Dessner pinpointed Berninger’s voice as one of the slow-revealing beauties of the National. And he backed it up with a pretty reputable source.


“When we met Bruce Springsteen, he told us that when he first started out, people said he didn’t have any melodies,” Dessner recalled. (The band met the Boss at a New York tribute to his “Nebraska” album in April.)


“He said, `That’s what I like about you guys. You don’t really have a lot of melody.’ We were like, `Yes we do!’ But what he meant was Matt’s voice has a pretty subtle sense of melody, and there’s definitely something to that.”


Berninger writes all of the National’s lyrics.
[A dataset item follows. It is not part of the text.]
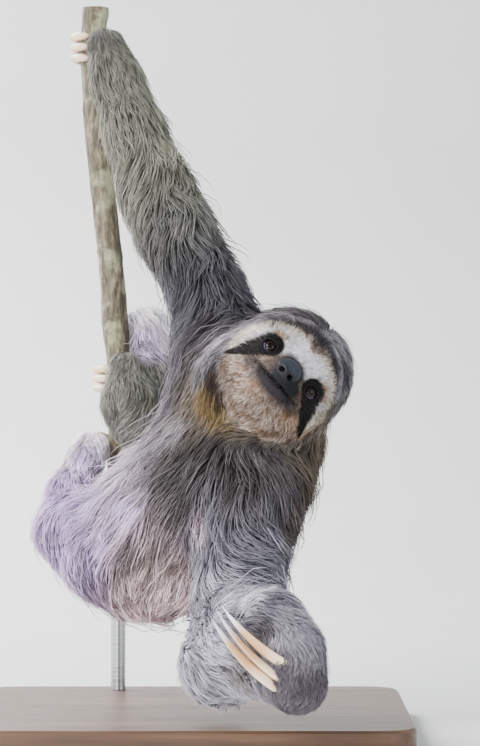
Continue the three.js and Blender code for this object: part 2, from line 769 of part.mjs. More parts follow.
const gripped = solidOf(stemGeometry(STEM.radius + CLEARANCE));
for (const [name, spec] of Object.entries(STRETCHES)) {
  const held = GRIPPING.includes(name) ? [gripped] : [];
  const sockets = CLAWED[name] ? clawSockets(CLAW_SETS[CLAWED[name]]) : [];
  const solid = clearOf(stretch(spec), [...held, ...sockets]);
  addMesh(name, geometryOf(mainPiece(solid)), 'coat');
}

for (const [limb, set] of Object.entries(CLAW_SETS)) {
  CLAW_NAMES.forEach((place, number) => {
    addMesh(`claw_${limb}_${place}`, clawGeometry(set, number), 'claw');
  });
}

addMesh('perch_stem', geometryOf(stemSolid()), 'bark');
addMesh('stand_base', baseGeometry(), 'board');
addMesh('stand_rod', rodGeometry(), 'steel');
addMesh('stand_collar', collarGeometry(), 'steel');

export default sloth;
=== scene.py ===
"""A life-size brown-throated three-toed sloth on its perch and display stand.

One skin covers the flesh, and a coat of closed, tapered tufts is combed over it. Skin and coat take
their colours from the same functions of place. Sizes and places below are in millimetres, in the
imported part's frame; meshes are made in metres.
"""

import math

import bmesh
import bpy
import numpy as np
from mathutils.kdtree import KDTree
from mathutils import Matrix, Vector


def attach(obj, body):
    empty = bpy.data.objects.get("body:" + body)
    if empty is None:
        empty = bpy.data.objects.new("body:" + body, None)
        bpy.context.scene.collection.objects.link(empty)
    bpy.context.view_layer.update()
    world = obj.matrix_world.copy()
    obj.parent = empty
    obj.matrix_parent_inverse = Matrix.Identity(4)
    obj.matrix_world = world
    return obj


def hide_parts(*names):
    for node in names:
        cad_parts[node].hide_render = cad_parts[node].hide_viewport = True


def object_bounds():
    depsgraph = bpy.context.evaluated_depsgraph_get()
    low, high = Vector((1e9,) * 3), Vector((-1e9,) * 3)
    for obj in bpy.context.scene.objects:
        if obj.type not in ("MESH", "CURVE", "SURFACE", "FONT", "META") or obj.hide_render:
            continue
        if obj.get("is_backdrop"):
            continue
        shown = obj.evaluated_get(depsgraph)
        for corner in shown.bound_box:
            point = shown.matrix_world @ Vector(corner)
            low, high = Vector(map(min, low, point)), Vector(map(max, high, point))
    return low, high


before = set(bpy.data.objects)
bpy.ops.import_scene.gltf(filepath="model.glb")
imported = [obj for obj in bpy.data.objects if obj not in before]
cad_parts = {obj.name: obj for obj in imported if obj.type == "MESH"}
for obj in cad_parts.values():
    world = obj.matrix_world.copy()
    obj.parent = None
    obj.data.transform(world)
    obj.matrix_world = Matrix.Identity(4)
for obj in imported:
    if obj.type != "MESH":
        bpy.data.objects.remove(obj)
cad_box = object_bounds()

MM = 0.001
SEED = 11

# ---------------------------------------------------------------- driving dimensions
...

The themes on “Boxer” mostly grew out of the steady year and a half of touring that the band did in the shadow of “Alligator’s” slow ascent—not out of what the band saw on the road, but what it experienced afterward, Dessner explained.


“When we got home, we all just sort of collapsed, and there was a feeling among all of us of needing to reconnect with reality and normal, important things like relationships and family and friends,” he said.


“A lot of songs also have details of urban life, like living in apartments and in the city and trying to carve some personal space out of the city, being `mistaken for strangers by your own friends.’ And some things about getting older and becoming more professional-looking, you know, `showered and blue-blazered.’”


Before lyrics are added, the National’s songs generally start with the other four members: Aaron and his brother, Bryce Dessner, the band’s main guitarist, plus Bryan and Scott Devendorff, the drummer and other guitarist-bassist, respectively.


The fact that all have a hand in writing might be another reason for their music’s slow-burning appeal, Dessner theorized.


“There’s a lot of back-and-forth and give-and-take,” he said. “I’ll probably write 50 pieces of music and give it to Matt, and from that, there’ll be maybe 10 that he responds to. For us to write any song is a challenging process, and even more so to finish a song in a way that we’re all happy with. I don’t know if we could ever overtly think about writing a hit, because it’s hard enough just to wind up with songs that all five of us feel good about.”


All of them moved to Brooklyn from Cincinnati in the late ‘90s, before the band formed. Most had steady jobs in the then-thriving dot-com sector, so they started performing “just as a reason for us all to get together and hang out,” Dessner recalled.


Even though there’s a docketful of case studies on rock groups with brothers who can’t get along (Everly Brothers, Kinks, Van Halen, Black Crowes, Oasis, etc.), the National apparently has no trouble with sibling rivalry/bloodshed.


“For us, it’s actually really easy,” Dessner said. “It’s probably because we’re just sort of demure Midwesterners, pretty laid-back and not a lot of ego. In fact, it really feels like more of a blessing to have these two sets of brothers in the band because we get to share these great experiences with family.


“It might be easier, too, because this is all sort of happening later for us, so we’re a bit more mature about it,” he added. “Nobody has any delusional rock-star pretensions.”


Not yet, anyway. Let’s hope those aren’t slowly in the works, too.